POs who work on products with a large number of end users constantly receive numerous unplanned user requests. Writing user stories can sometimes take hours, or even days, and often requires brainstorming and much back-and-forth discussion, making it hard to keep their focus on planning and other key tasks. To write user stories that keep coming in, POs can use AI tools to quickly generate an initial version of a user story based on user input. The story is then saved in the backlog, waiting for its final refinement.

Over time, every PO develops a unique way of writing and structuring stories that his team understands. Therefore, it is essential that any AI-generated user story is further refined and adapted to align with the team's workflow and communication style. Also, AI can be very helpful in describing generic features that are industry standards or edge cases.

Generating meeting minutes

Meetings are an integral part of PO’s work. Especially those long planning sessions with many people involved. Thanks to AI tools, there is no longer a need for someone to take manual notes on Confluence or elsewhere. Tools like MS Teams offer transcription and an option to save it as a file that can be easily downloaded. Then, with AI tools, you can create a summary, define action points, and highlight any open questions. This allows the PO and the team to focus on the meeting, not on taking notes.

Creating leads from customer enquiries

In our car sales software, we are automating the process of converting customer enquiries received through the website into leads in the CRM system. We receive those enquiries as an email. Initially, we parsed specific fields from an email template. However, any change in the 3rd party system would break the automation, preventing our system from capturing new customer queries. Each time, we had to create, test, and deploy a new template. This became a recurring thing - month after month, year after year.

To solve this, we start using Azure Open AI solution to scrape data from emails automatically, using a prompt we create, regardless of the template. If a template changes slightly, the AI mostly understands where the change occurred. If a template is completely changed, we simply update the prompt. No code changes, no hotfixes, no new versioning. 

This made our system more scalable and robust. It also gave our clients more trust in the solution - no incidents, no sprint disruptions, no urgent fixes. AI made a real impact on development, and it directly benefited the PO role.

Why AI (still) cannot replace PO

Despite all the benefits, AI still cannot replace many of the human characteristics that the PO brings to their work. First of all, AI does not have empathy or the ability to deeply understand user needs, something a PO often learns through personal communication. Likewise, AI still cannot replace a PO in strategic decision-making, defining long-term product vision, or creative thinking. AI does not understand the broader context around the product, market specifics, and strategic goals in the way that an experienced PO can.

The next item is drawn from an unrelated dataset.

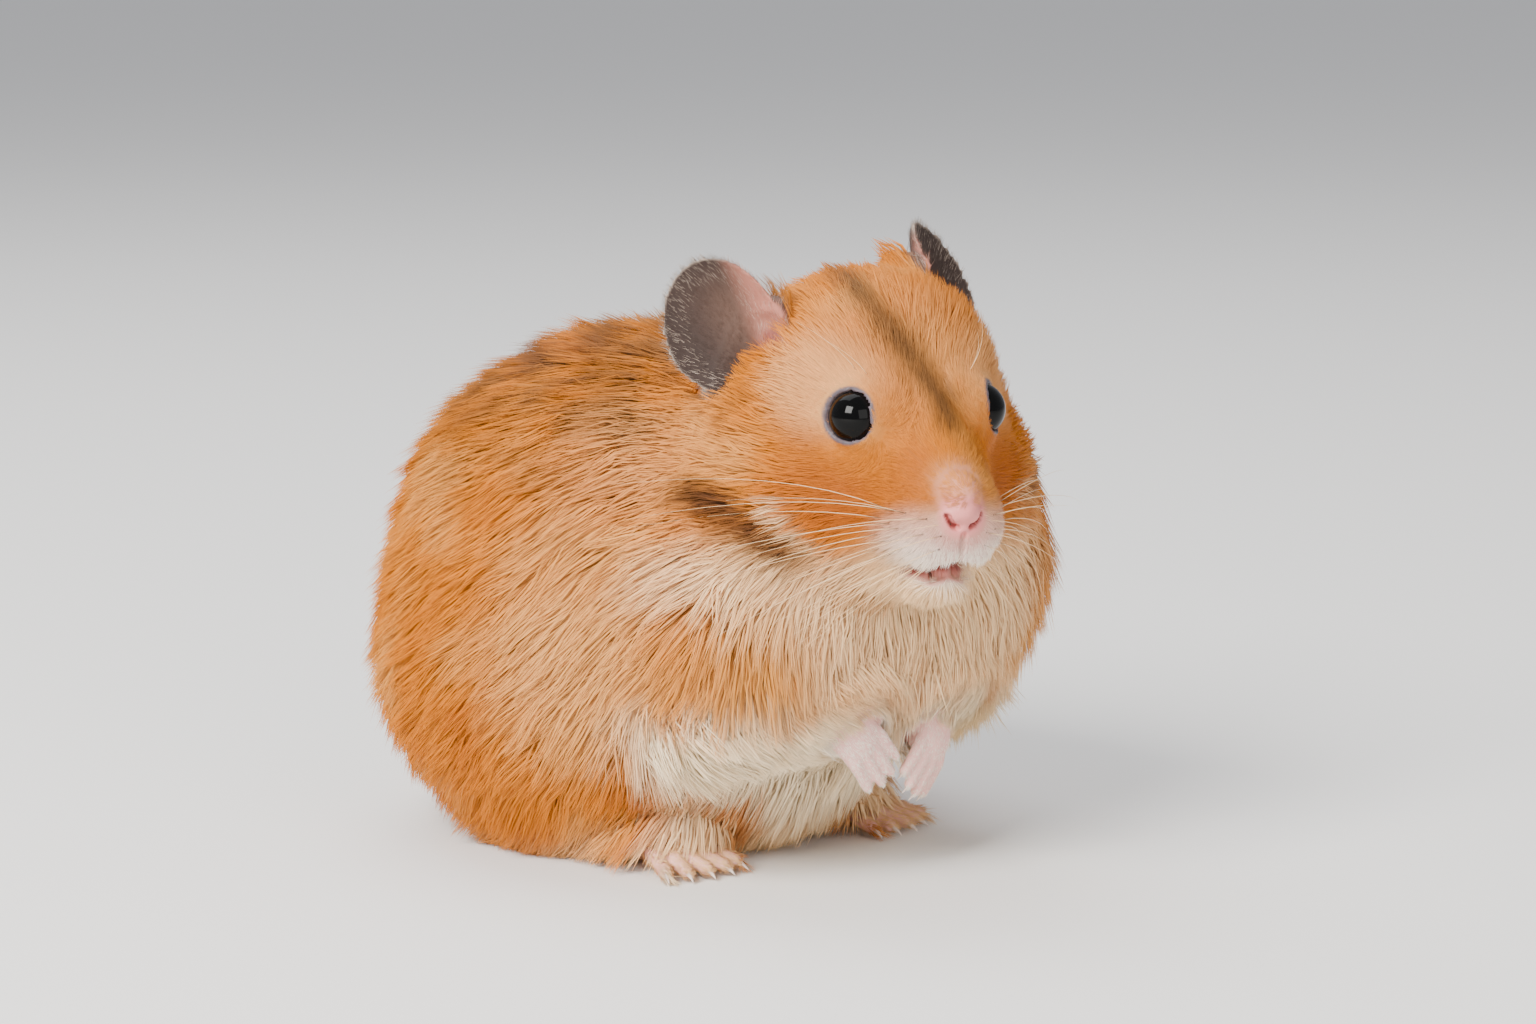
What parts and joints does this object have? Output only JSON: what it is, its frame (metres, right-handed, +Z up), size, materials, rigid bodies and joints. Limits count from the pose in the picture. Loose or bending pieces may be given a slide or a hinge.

The majority of PO decisions are not black and white, they are based on understanding the business context, project history, and relationships with stakeholders. While AI can support decision-making, it can not take responsibility for decisions instead of the PO. Prioritization in uncertain conditions often comes down to experience and a gut feeling, things AI tools do not have.

AI can support many (if not all) aspects of a PO’s work, but a PO must always check and adapt any AI output before sharing it with the team. Since AI in product ownership is still relatively new for POs, and things are evolving quickly, having the right attitude toward AI is key. Those who keep up learning, experimenting, and evaluating which AI tools actually help will see the greatest efficiency gains.

- In my opinion, the .debug conference is one of the top gatherings of the IT community in the country. A place where tech experts, including CEOs from the most successful IT companies in Croatia and the region, come together to discuss the most relevant industry topics. It is organized at a very high level, and I definitely encourage everyone to start planning their visit for next year, said Punčec.